The undersigned acknowledge that:
(1) this Limited Power of Attorney authorizes, but does not require, each such attorney-in-fact to act in his or her discretion on information provided to such attorney-in-fact without independent verification of such information;
(2) any documents prepared and/or executed by any such attorney-in-fact on behalf of the undersigned pursuant to this Limited Power of Attorney will be in such form and will contain such information and disclosure as such attorney-in-fact, in his or her discretion, deems necessary or desirable;
(3) none of such attorneys-in-fact assumes (i) any liability for any responsibility of the undersigned to comply with the requirements of the Exchange Act, or (ii) any liability of the undersigned for any failure to comply with such requirements; and
(4) this Limited Power of Attorney does not relieve the undersigned from responsibility for compliance with the obligations of the undersigned under the Exchange Act, including without limitation the reporting requirements under Section 16 of the Exchange Act and the rules and regulations promulgated thereunder.
The undersigned hereby give and grant each of the foregoing attorneys-in-fact full power and authority to do and perform all and every act and thing whatsoever requisite, necessary, appropriate or desirable to be done in and about the foregoing matters as fully to all intents and purposes as the undersigned might or could do if present, hereby ratifying all that each such attorney-in-fact of, for and on behalf of the undersigned, shall lawfully do or cause to be done by virtue of this Limited Power of Attorney.

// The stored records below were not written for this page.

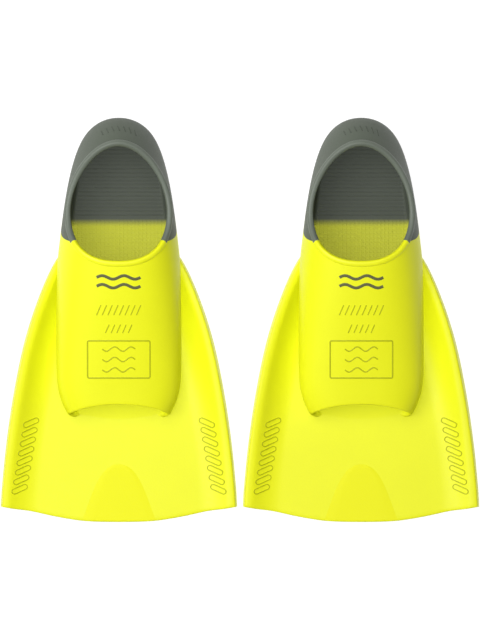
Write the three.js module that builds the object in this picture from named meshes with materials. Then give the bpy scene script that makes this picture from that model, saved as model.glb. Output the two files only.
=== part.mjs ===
// A pair of short-blade training fins in two-colour silicone, lying sole down.
// Millimetres, +Z up, +Y towards the heels, X across the pair; the origin is the middle of the
// footprint, on the floor. Each fin is drawn in its own plan: "across" is the distance from its
// centre plane, and "along" runs from the back of the heel (0) to the tip of the blade.
import * as THREE from "three";
import { mergeVertices } from "three/addons/utils/BufferGeometryUtils.js";

const { clamp, lerp, smoothstep } = THREE.MathUtils;

// ---- Driving dimensions ----

const finLength = 370;
const finHalfWidth = 108.2;
const gapBetweenFins = 5.2;
const pieceGap = 0.3; // between neighbouring solids
const plateThickness = 4.5; // sole and flat middle of the blade

// Foot pocket and heel cup
const wallThickness = 3.2;
const wideLevel = 25; // height of the widest line of the heel and instep
const toeWideLevel = 13; // the same line at the toes
const footTuck = 8; // how far the wall draws in from its widest line to the floor
const tuckPower = 2.2;
const pocketStart = 90; // the pocket's curves are defined from here to its end
const pocketEnd = 276;

// Foot opening
const rimWideAlong = 85;
const rimHalfWidth = 48;
const rimFrontAlong = 132.8;
const rimPower = 2.35;
const heelRimHeight = 66;
const heelRimAlong = 23.2; // the heel's top edge leans this far in over the foot
const heelLeanPower = 1.7;
const heelFootAlong = 7;
const rimRise = 0.58; // slope of the rim where the two colours meet
const heelStartReach = { floor: 38, rim: 31 }; // roundness of the heel at its back
const heelEndReach = { floor: 66, rim: 36 }; // how long the heel's sides run on from the pocket
const heelFloorStart = 36; // the heel floor's centre line starts this far from the back

// Toe window
const toeLipAlong = 262.7; // apex of the arched lip over the toes
const toeLipSweep = 9; // the lip runs this much further forward at its corners
const toeFootAlong = 275.4;

// Seam between the grey heel and the yellow pocket
const seamFloorAlong = 92.5;
const seamRimAlong = 113;
const seamRimHeight = 62;
const seamPower = 1.3; // larger keeps the seam further forward until it is near the floor

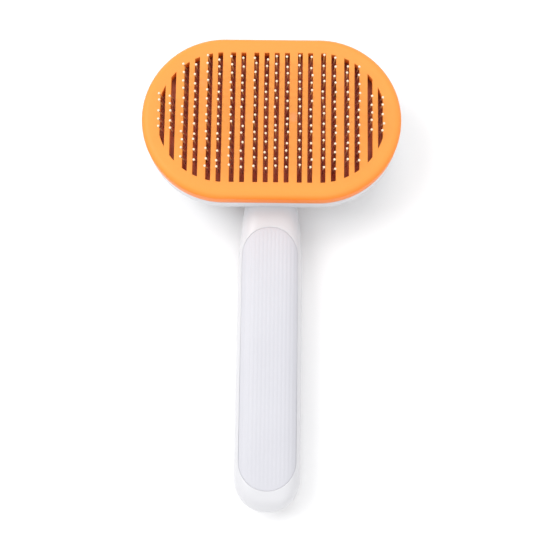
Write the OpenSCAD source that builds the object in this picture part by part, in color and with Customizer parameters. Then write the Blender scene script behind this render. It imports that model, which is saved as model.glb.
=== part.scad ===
// Slicker brush for pet grooming, with a hair-ejecting plate.
// Millimetres. +X across the head, +Y from the handle to the top of the head, +Z out of the pins.
// The brush lies on its back; the origin is the centre of the push button's flat face.

/* [Head] */
// Width of the head, across the handle
head_w = 105; // [100:1:130]
// Height of the head, along the handle
head_h = 67; // [54:1:84]
// Radius of the head's rounded back edge
back_edge_r = 11; // [6:0.5:13]
// Wall of the head's bowl
bowl_wall = 2.2; // [1.6:0.1:3.2]

/* [Ejector plate] */
// Thickness of the slotted plate
plate_t = 2.2; // [1.6:0.1:3]
// Depth of the plate's skirt, measured from its face
skirt_depth = 8.6; // [7:0.1:11]
// Wall of the skirt
skirt_wall = 2; // [1.4:0.1:2.6]
// Rounding of the plate's outer edge
plate_edge_r = 3; // [1:0.25:3.5]
// Width of one slot
slot_w = 1.9; // [1.4:0.02:2.3]
// Solid margin between the slots' ends and the plate's edge
slot_margin = 6.5; // [5:0.25:9]
// Distance from the outermost slots' centres to the ends of the head
slot_side = 8.7; // [7.5:0.1:11]
// Depth of the ribs under the wide lands
rib_depth = 1.5; // [0.6:0.1:2.2]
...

This Limited Power of Attorney shall remain in full force and effect until the undersigned are no longer required to file Forms 3, 4 and 5 with respect to the undersigned’s holdings of and transactions in securities issued by the Company, unless earlier revoked by the undersigned in a signed writing delivered to each such attorney-in-fact.
The undersigned have caused this Limited Power of Attorney to be executed as of this 11th day of April, 2016.